Sarah Furness, employment law specialist at Hay & Kilner provides an update on the changes to the law on flexible working.

Who can request flexible working?

ALL employees with 26 weeks’ service can now request flexible working as of 30 June 2014.  Employees no longer need to have children or be carers. Employees can still only make one formal request under the legislation once every 12 months, albeit there is no reason why employees can’t make additional informal requests.

Is there a new procedure?

The statutory flexible working procedure has been abolished and employers are now under a duty to consider requests in a ‘reasonable manner’. A decision must be made within 3 months (although this can be extended with the employee’s agreement).

Although the statutory procedure has been abolished, there is a new ACAS Code of Practice on Flexible Working which sets out the  procedure employers should follow. Tribunals, when dealing with claims, must consider whether the Code has been complied with.

What do I do differently?

The main change is that you must consider requests from ALL employees. Your flexible working policy will need to be amended to provide for this and the other changes, such as the need to consider requests in a ‘reasonable manner’.

In terms of the procedure to be followed, a similar procedure to the existing procedure should be followed due to the ACAS Code. For example, you should still meet with employees promptly to discuss their requests, offer them the right to be accompanied by a colleague at meetings and offer them the right to appeal your decision.

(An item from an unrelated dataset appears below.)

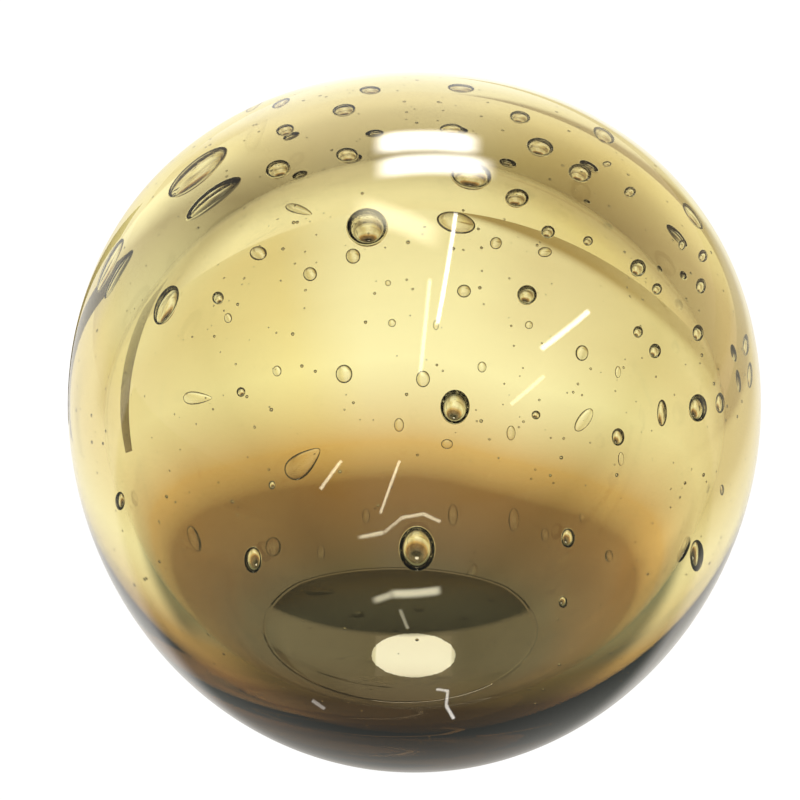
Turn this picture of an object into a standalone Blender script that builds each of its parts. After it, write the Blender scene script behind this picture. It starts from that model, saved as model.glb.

On what grounds can you refuse requests?

Requests can only be declined on one or more of the following grounds:

  • Burden of additional costs;
  • Detrimental effect on ability to meet customer demand;
  • Inability to reorganise work among existing staff;
  • Inability to recruit additional staff;
  • Detrimental impact on quality;
  • Detrimental impact on performance;
  • Insufficiency of work during the periods the employee proposes to work; and
  • Planned structural change.

What claims can be pursued?

Employees can pursue claims in the Tribunal for 8 weeks’ pay if their claims have not been dealt with appropriately. For example, if their application was not dealt with in a ‘reasonable manner’ or if their application was rejected for a reason other than one of the above 8 grounds.

More importantly however is that employees can pursue other claims if their flexible working requests are rejected such as constructive dismissal and discrimination claims. It is common for disgruntled employees, who wish to work flexibly to care for children, to bring claims under sex discrimination legislation. Female employees often bring indirect sex discrimination claims on the basis that women have the greater burden of childcare and failing to allow flexible working would have a disproportionate impact on women. Tribunals readily accept such arguments.

It is therefore essential that an employer justifies on solid business grounds why it cannot accommodate an employee’s flexible working request. Seeking legal advice from the outset is recommended.